Subsequently, over the appellant's renewed plea of double jeopardy, he was convicted of the crime of Murder in the Second Degree.


¶7 The first assertion of error is the trial court's denial of the appellant's renewed motion to dismiss based on the plea of double jeopardy. The appellant urges us to apply the rule sometimes referred to as the "same transaction test." Under that rule a person cannot be held to answer for separate crimes at consecutive trials when the separate crimes were parts of a single criminal episode.

¶8 Generally, as noted in Gowler v. State, Okl.Cr., 589 P.2d 682 (1979), in determining the viability of a double jeopardy claim, the courts have utilized two tests referred to as (1) the "same evidence test" and (2) the "same transaction test," or a variation of the two. The "same evidence test" was initially employed in the English case of Rex v. Vandercomb and Abbott, 2 Leach 707, 168 Eng.Rep. 455 (1796). Morey v. Commonwealth, 108 Mass. 433 (1871), stated the rule in the first case to apply the rule in this county:

"A conviction or acquittal upon one indictment is no bar to a subsequent conviction or sentence upon another, unless the evidence required to support a conviction upon one of them would have been sufficient to warrant a conviction upon the other."
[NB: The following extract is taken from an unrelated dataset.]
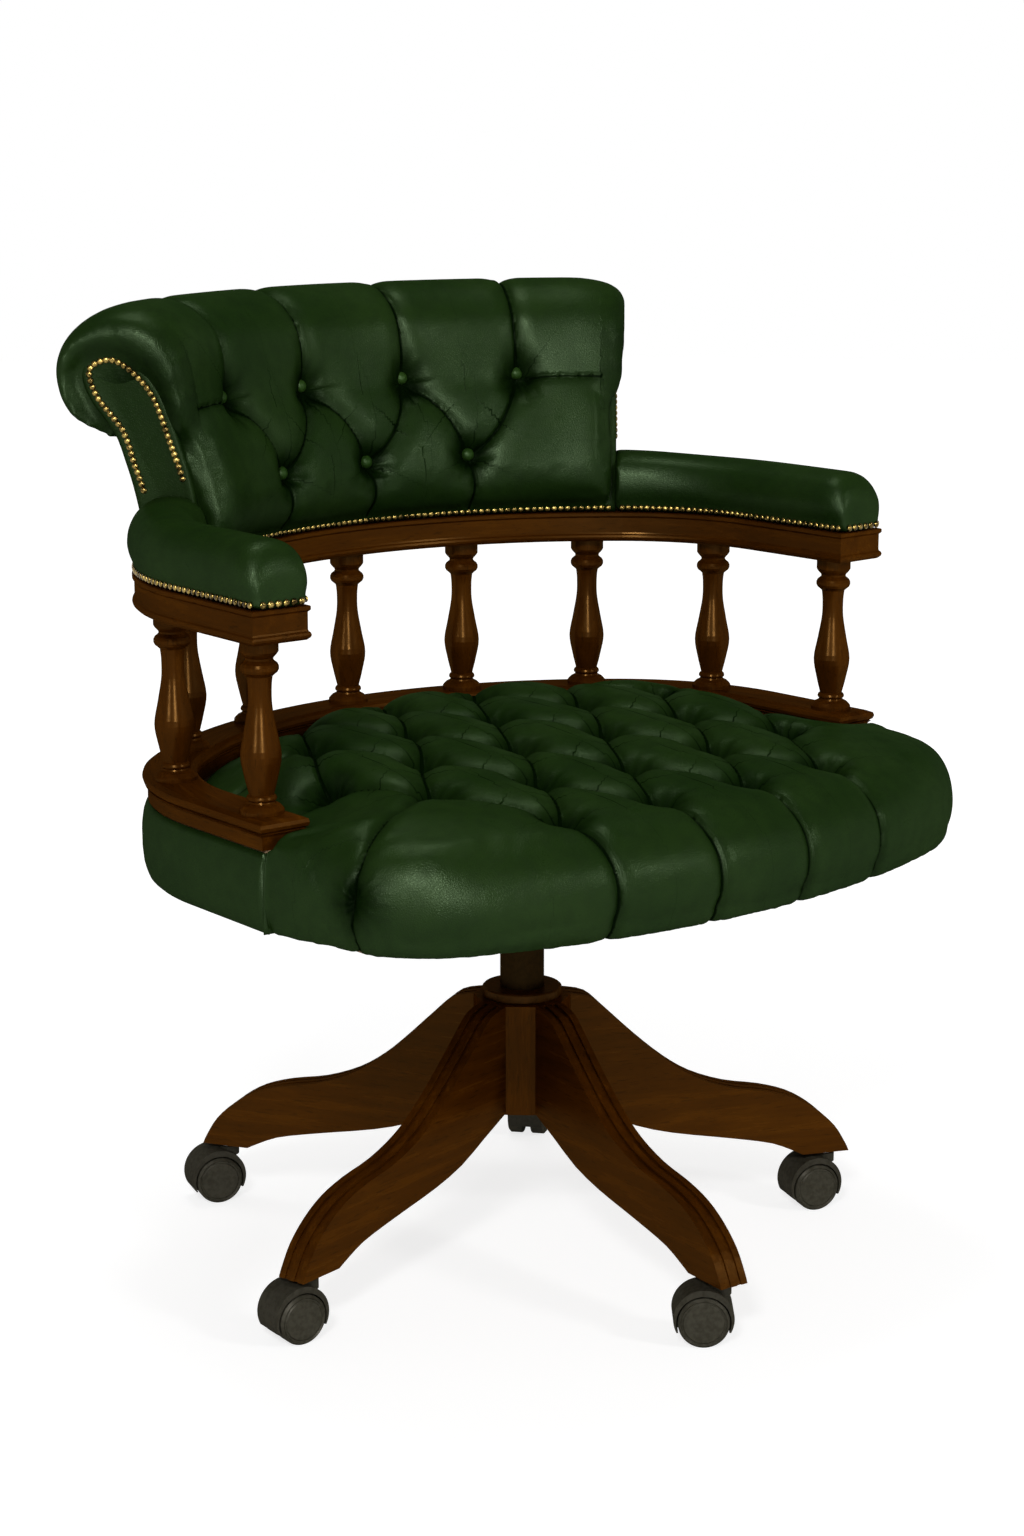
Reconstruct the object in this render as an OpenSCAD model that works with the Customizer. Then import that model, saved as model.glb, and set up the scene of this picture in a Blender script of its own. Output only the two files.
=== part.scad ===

Traditionally, the test employed to determine whether a person has been placed in jeopardy twice for a single offense has been to ask whether each of the offenses charged requires proof of an additional fact that is not necessary to the other. Thus, a single act may be an offense against two statutes. If each statute requires proof of an additional fact which the other does not, neither multiple prosecutions nor multiple punishments are barred by the prohibition against double jeopardy, even though each offense may arise from the same act or criminal episode. Blockburger v. United States, 284 U.S. 299, 52 S. Ct. 180, 76 L. Ed. 306 (1932); Collins v. State, 70 Okl.Cr. 340, 106 P.2d 273 (1940).

¶9 We find no consistent solution to the problem in examining prior cases from this Court. The same is true when we look to other jurisdictions. The United States Supreme Court has not said any one test is required by the Fifth Amendment.

¶10 Extensive research on this question indicates that the "same evidence test" is utilized by a majority of state and federal courts.2 However, the problem is that with the proliferation of separately defined substantive crimes by the state legislatures the number of substantive offenses that may arise from a single criminal transaction has increased markedly. Thus, mechanical application of the "same evidence test" results in a decrease in the double jeopardy protection.

¶11 Critics of the same evidence test include in their ranks current members of the United States Supreme Court. In Ashe v. Swenson, 397 U.S. 436, 451, 90 S. Ct. 1189, 1198, 25 L. Ed. 2d 469 (1970), Justice Brennan, in a separate opinion in which Justices Douglas and Marshall joined, made a scathing attack upon the same evidence test, finding that it "virtually annual the constitutional guarantee." He further said:

". . . The `same evidence' test permits multiple prosecutions where a single transaction is divisible into chronologically discrete crimes. . . . Given the tendency of modern criminal legislation to divide the phases of a criminal transaction into numerous separate crimes, the opportunities for multiple prosecutions for an essentially unitary criminal episode are frightening. And given our tradition [611 P.2d 1141] of virtually unreviewable prosecutorial discretion concerning the initiation and scope of a criminal prosecution, the potentialities for abuse inherent in the `same evidence' test are simply intolerable." (Citations omitted, footnotes omitted)

Other critics and modern writers maintain that the proper test to determine whether a person has been twice placed in jeopardy for a single offense is to ask whether the offenses charged were parts of the same criminal act, occurrence, episode or transaction.3 If the answer is in the affirmative, then multiple prosecutions or punishments should be barred by the Double Jeopardy Clause. It is urged that the "same transaction test," by consolidating in one lawsuit all issues arising out of a single transaction, best promotes justice, economy and convenience.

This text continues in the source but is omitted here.